When writing end of term reports, I often reflect on the purpose of all the testing that students must now endure. Does testing improve performance or hinder it?
Seeing that the old style O Levels with one final exam was a flawed system of educating and testing for many students (well it was for me), the Government tried to fix the problem by introducing the new GCSEs with heavy elements of course work. But then this was criticised for making life too easy for children, allowing them to retake GCSEs and A Level modules ad nauseam until they finally (big surprise) got the grades universities have requested.
So, by re-introducing the old style O Level, is Mr Gove addressing the important issues?
In his recent interview with The Daily Telegraph, David Willetts - Minister for Universities and Science - also highlights that the problem continues at university level. He acknowledges that university courses which require high level practical skills - such as the sciences and engineering - are often 'delivered too much on paper with insufficient real life experience.' Mr Willetts claimed that there is a gap in graduates' knowledge which causes concern in that the current methods of teachings are too theory-based, focusing primarily on getting students through exams. He concludes that this imbalanced way of learning has a significant, negative effect on British industry as it is leaving graduates ill-equipped for the world of work.

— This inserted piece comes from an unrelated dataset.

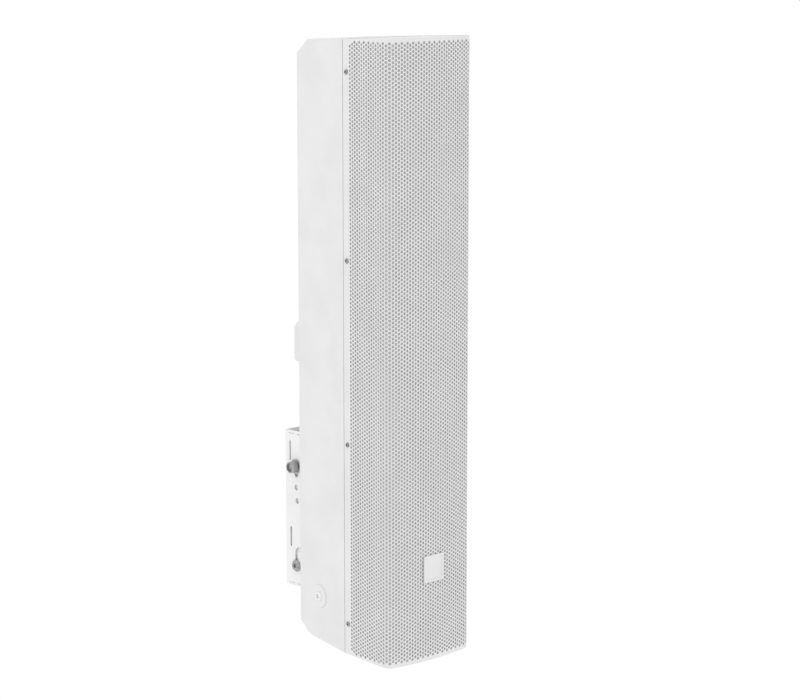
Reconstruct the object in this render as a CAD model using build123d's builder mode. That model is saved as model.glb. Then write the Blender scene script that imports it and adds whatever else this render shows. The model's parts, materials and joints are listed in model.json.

And this highlights a central weakness of all public exam systems. The reality is that all testing inhibits the creative processes of young minds and uses up far too much time at school and university. Instead of schools being required to teach students how to pass GCSEs and A Levels, the time would be better employed teaching students what they need to know and how to use that knowledge, making exams and assessments fit for purpose.
So some courses at school would be content heavy, some more practically or skill-based, but all focused upon encouraging students to think expansively, to understand the relationship between learning and life.
An innovative new development at Moreton Hall links the school's state-of-the-art science facilities, high-tech equipment and university-led teaching in STEM subjects. A further innovation is the involvement of mentors from science-based industry who are advising students on skills acquisition and career development.
The addition of the Science Centre at Moreton allows pupils from the school - and from local state schools - access to science experiments and techniques which are generally only experienced within research centres in university and in industry, and will particularly benefit those gifted and talented pupils with a strong ability in science which needs to be further stretched and challenged. This Science Centre has been made possible through a number of substantial and generous grants including one from the Wolfson Foundation.
In the past, those of us privileged to be educated at the taxpayers' expense knew that we would get a job if we got a degree. But this is manifestly not the case today and the processes of teaching and learning at school and university need an even more radical overhaul than the self-styled "radical" Secretary of State for Education, Michael Gove envisages.
It is time for Mr Gove and Mr Willetts to sit down with a blank sheet of paper with schools, universities and professional leaders - and some young people too - to plan a system that measures all kinds of intellectual ability, including the creative, ensuring the acquisition of the essential knowledge and skills that students require in a competitive world market.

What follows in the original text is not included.